To get the datasets please send the scanned version of the duly filled-in "organizational-access form" found here to the email address irmidis.fire2022@gmail.com. Please mention "IRMiDis FIRE 2022" somewhere in the form. Please mention the name of the team, and the name, affiliation and email id of each participant in the email.
Task 1: COVID-19 vaccine stance classification from tweets
Training data: We will be providing around 4,390 tweets as training data from two sources-
Cotfas dataset: Cotfas et. al. provided a dataset containing stances of tweets towards COVID-19 vaccines, crawled between November-December 2020. From this dataset, we will providing 2,792 crawled tweet-texts along with the tweet-IDs and the labels (pro-vax, neutral, anti-vax). This dataset will form the first part of the training dataset. The original dataset can be found at https://github.com/liviucotfas/covid-19-vaccination-stance-detection.
Our dataset: We (the organizers) crawled tweets between March-December 2020 with various vaccine-related keywords. We got tweets annotated with the three labels by three crowdworkers. For 1600 tweets, there was at least majority agreement among the crowdworkers. We provide these 1600 tweets (tweet IDs, tweet texts, classes) as the second part of the training set.

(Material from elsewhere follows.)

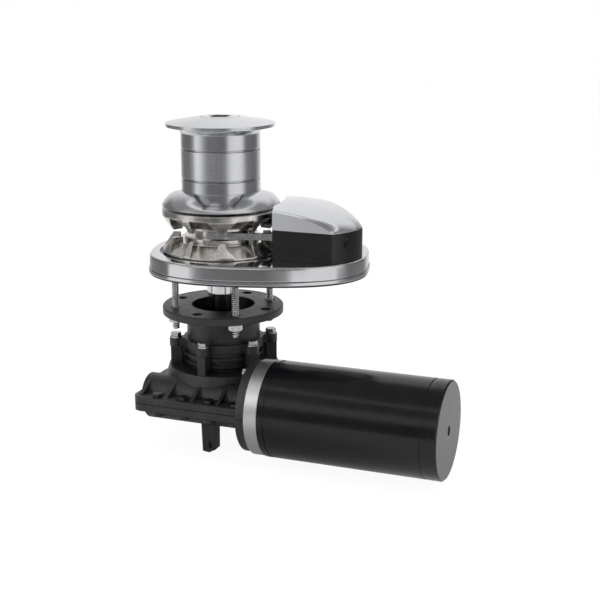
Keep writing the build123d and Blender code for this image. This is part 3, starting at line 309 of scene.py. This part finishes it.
def makeGypsyChrome(look):
    finish = Finish("gypsyChrome")
    wave = finish.noise(look["waves"], 3.0)
    pits = finish.cells(look["pits"])
    roughness = look["roughness"] + (wave - 0.5) * 0.16
    finish.bump(wave + 0.15 * pits, 0.3, look["bumpDepth"], edge=look["roundedEdge"])
    shade = tuple(0.72 * part for part in look["colour"])
    plain = finish.blend(finish.ramp(wave, (0.35, 1.0), (0.6, 0.0)), look["colour"], shade)
    # Painted shade: the chrome goes towards near-black in pockets and corners, from ambient occlusion
    paintedShadeMask = finish.ramp(finish.crevice(look["paintedShadeReach"]), (0.25, 1.0), (0.75, 0.0))
    return finish.set(
        colour=finish.blend(paintedShadeMask * 0.85, plain, look["paintedShadeColour"]), metallic=1.0, roughness=roughness)


# Bright, blackened and oiled steel of fasteners, studs, main shaft and stripper bar
fastenerSteel = {"colour": (0.6, 0.6, 0.61), "roughness": 0.24, "paintedShade": 0.8, "paintedShadeReach": 0.0015}
blackenedSteel = {"colour": (0.05, 0.05, 0.052), "roughness": 0.3, "paintedShade": 0.8, "paintedShadeReach": 0.0015}
boltSteel = {"colour": (0.5, 0.5, 0.51), "roughness": 0.24, "paintedShade": 0.9, "paintedShadeReach": 0.002}
studSteel = {"colour": (0.9, 0.9, 0.91), "roughness": 0.18, "paintedShade": 0.95, "paintedShadeReach": 0.0016}
oiledSteel = {"colour": (0.05, 0.05, 0.05), "roughness": 0.3, "paintedShade": 0.5, "paintedShadeReach": 0.003}


def makeFastenerSteel(name, look):
    finish = Finish(name)
    grain = finish.noise(1400.0, 2.0)
    stain = finish.noise(120.0, 4.0)
    darker = tuple(0.7 * part for part in look["colour"])
    finish.bump(grain, 0.15, 0.00005, edge=0.0005)
    plain = finish.blend(finish.ramp(stain, (0.4, 0.0), (0.7, 1.0)), look["colour"], darker)
    # Painted shade: near-black in each fastener's corners and thread roots, from ambient occlusion
    paintedShadeMask = finish.ramp(finish.crevice(look["paintedShadeReach"]), (0.35, 1.0), (0.85, 0.0))
    paintedShade = tuple(0.06 * part for part in look["colour"])
    return finish.set(
        colour=finish.blend(paintedShadeMask * look["paintedShade"], plain, paintedShade), metallic=1.0,
        roughness=look["roughness"] + (grain - 0.5) * 0.15)


# Semi-gloss black plastic of the chain cover
coverPlastic = {
    "colour": (0.0045, 0.0047, 0.0055), "roughness": 0.3, "specular": 0.4, "grains": 2600.0, "scuffs": 60.0,
    "roundedEdge": 0.0012}


def makeCoverPlastic(look):
    finish = Finish("coverPlastic")
    grain = finish.noise(look["grains"], 2.0)
    scuff = finish.noise(look["scuffs"], 5.0)
    finish.bump(grain, 0.25, 0.00006, edge=look["roundedEdge"])
    lighter = tuple(part + 0.004 for part in look["colour"])
    return finish.set(
        colour=finish.blend(finish.ramp(scuff, (0.5, 0.0), (0.75, 1.0)), look["colour"], lighter),
        metallic=0.0, roughness=look["roughness"] + (scuff - 0.5) * 0.14, specular=look["specular"])


# Satin black paint over sand-cast aluminium
castingBlack = {
    "colour": (0.011, 0.0112, 0.012), "roughness": 0.36, "specular": 0.5, "sand": 900.0, "lumps": 160.0,
    "dust": 35.0, "bumpDepth": 0.0006, "roundedEdge": 0.0013, "shadeReach": 0.01,
    "shadeColour": (0.0012, 0.0012, 0.0014)}


def makeCastingBlack(look):
    finish = Finish("castingBlack")
    sand = finish.noise(look["sand"], 3.0)
    lumps = finish.noise(look["lumps"], 3.0)
    dust = finish.noise(look["dust"], 5.0)
    finish.bump(sand * 1.2 + lumps, 0.8, look["bumpDepth"], edge=look["roundedEdge"])
    lighter = tuple(part * 1.8 for part in look["colour"])
    plain = finish.blend(finish.ramp(dust, (0.42, 0.0), (0.7, 1.0)), look["colour"], lighter)
    shaded = finish.ramp(finish.crevice(look["shadeReach"]), (0.3, 1.0), (0.9, 0.0))
    return finish.set(
        colour=finish.blend(shaded * 0.8, plain, look["shadeColour"]), metallic=0.0,
        roughness=look["roughness"] + (lumps - 0.5) * 0.25, specular=look["specular"])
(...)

Test data: We shall release a test set of 500 tweets, providing only the tweet IDs and the tweet-texts for them.
Task 2: Detection of COVID-19 symptom-reporting in tweets
We crawled English tweets from February 2020- June 2021 using keywords related to COVID-19 symptoms (e.g., ‘fever’, ‘cough’). We took a random sample from our collected set of tweets and got about 2K tweets annotated into the four classes by human workers. We shall split this annotated set of tweets in the ratio 80%-20% and release them as train and test sets.
Note that, for this task, every tweet in both the train and test datasets will be such that it contains mention of some common COVID-19 symptoms; hence simply checking for the presence of such symptom-words will not be sufficient.